Из биографии нового командира «Аскольда»: «Кетлинский Казимир Филиппович (27.7.1875 г., Польша — 28.1.1918 г., Мурманск), контр-адмирал (12.9.1917 г.). Из польских дворян. Образование получил в Морском корпусе (1895 г.). Участник Русско-японской войны 1904–1905 годов. В 1904 году флагманский артиллерист Морского походного штаба Наместника на Дальнем Востоке. В 1906–1908 годы флагманский артиллерийский офицер штаба командующего отдельным практическим отрядом Черного моря, в 1908–1909 годы — штаба начальника морских сил Черного моря. В 1909–1911 годы старший офицер линейного корабля „Иоанн Златоуст“. С 3.6.1913 г. преподавал в Николаевской морской академии. Одновременно с 1.1.1915 г. занимал пост флаг-капитана по оперативной части штаба командующего флотом Черного моря».
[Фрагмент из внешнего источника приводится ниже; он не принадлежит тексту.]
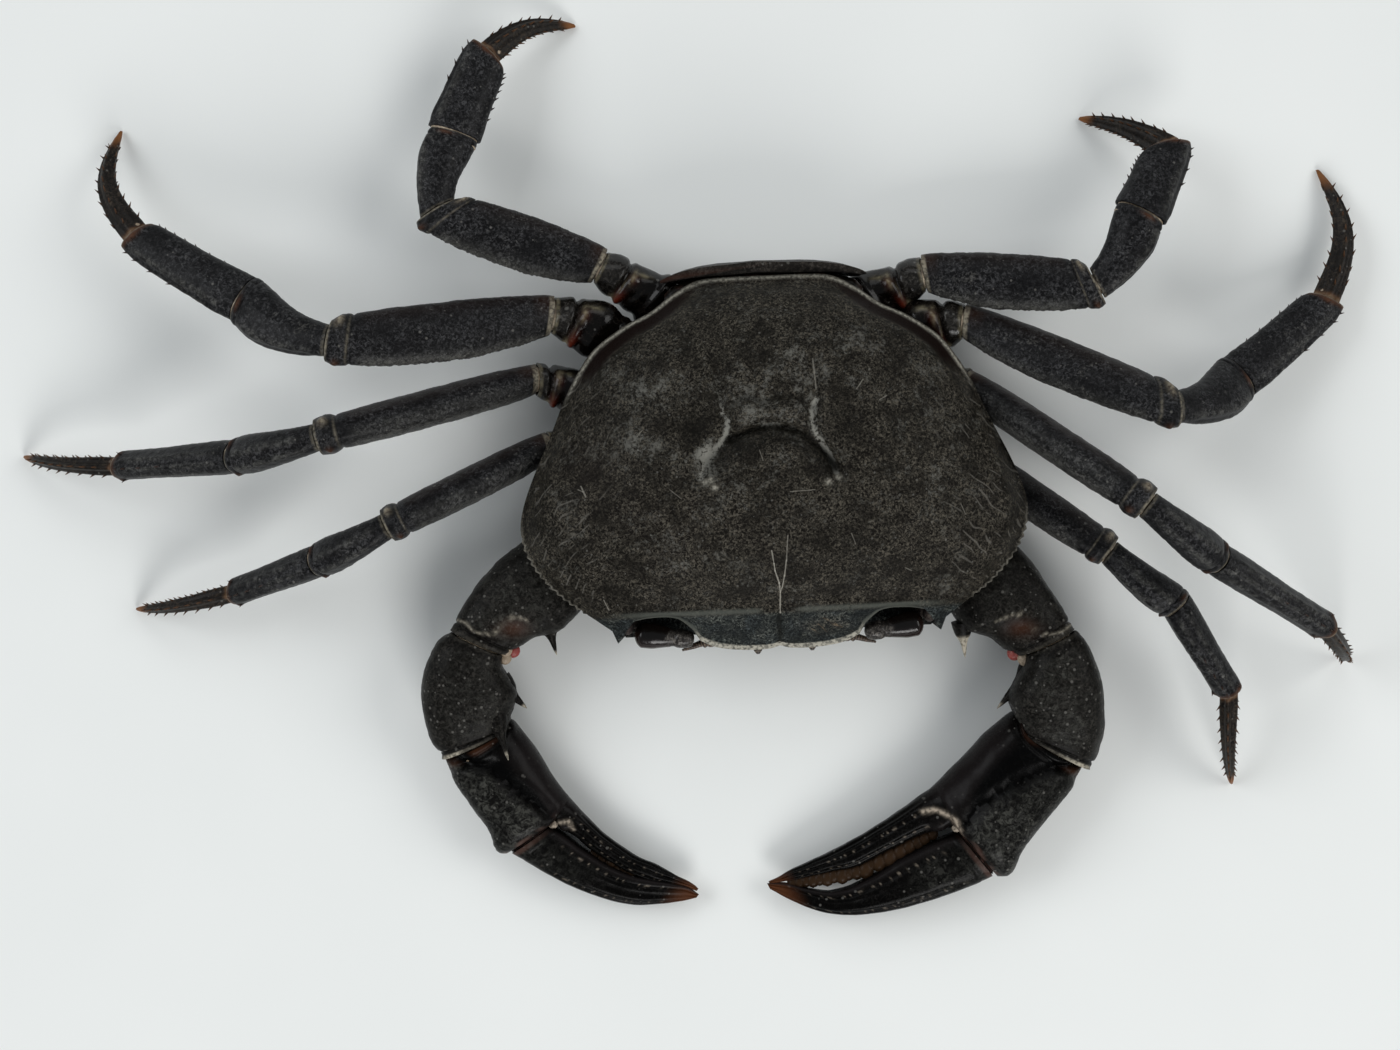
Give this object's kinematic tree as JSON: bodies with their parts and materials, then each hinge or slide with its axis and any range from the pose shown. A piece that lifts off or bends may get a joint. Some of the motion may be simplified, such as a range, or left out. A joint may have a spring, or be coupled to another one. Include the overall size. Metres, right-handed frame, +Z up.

Капитан 1-го ранга Кетлинский был грамотным боевым офицером, прекрасно зарекомендовавшим себя при обороне Порт-Артура как отличный артиллерист. На Черноморском флоте Кетлинский служил в должности флаг-офицера командующего флотом адмирала Эбергарда и, по воспоминаниям современников, имел очень большое влияние на командующего. В обозначившемся в 1916 году противостоянии адмирала Эбергарда и Ставки Верховного главнокомандующего Кетлинский был весьма заметной фигурой. Но Кетлинский был известен не только политическими интригами. Многие говорят о нем как не только о любимце командующего, но и как о главном разработчике стратегии, которой придерживался Черноморский флот в 1914–1916 годах и которая вызвала неудовольствие Ставки и императора отсутствием активности и наступательности.

Мнение современников о Кетлинском неоднозначно. Наряду с тем, что никто не отрицает его активного участия в освоении новых методов эскадренной стрельбы, прекрасно зарекомендовавшей себя в годы Перовой мировой, не менее серьезны к нему и претензии, порой граничащие с обвинениями в измене.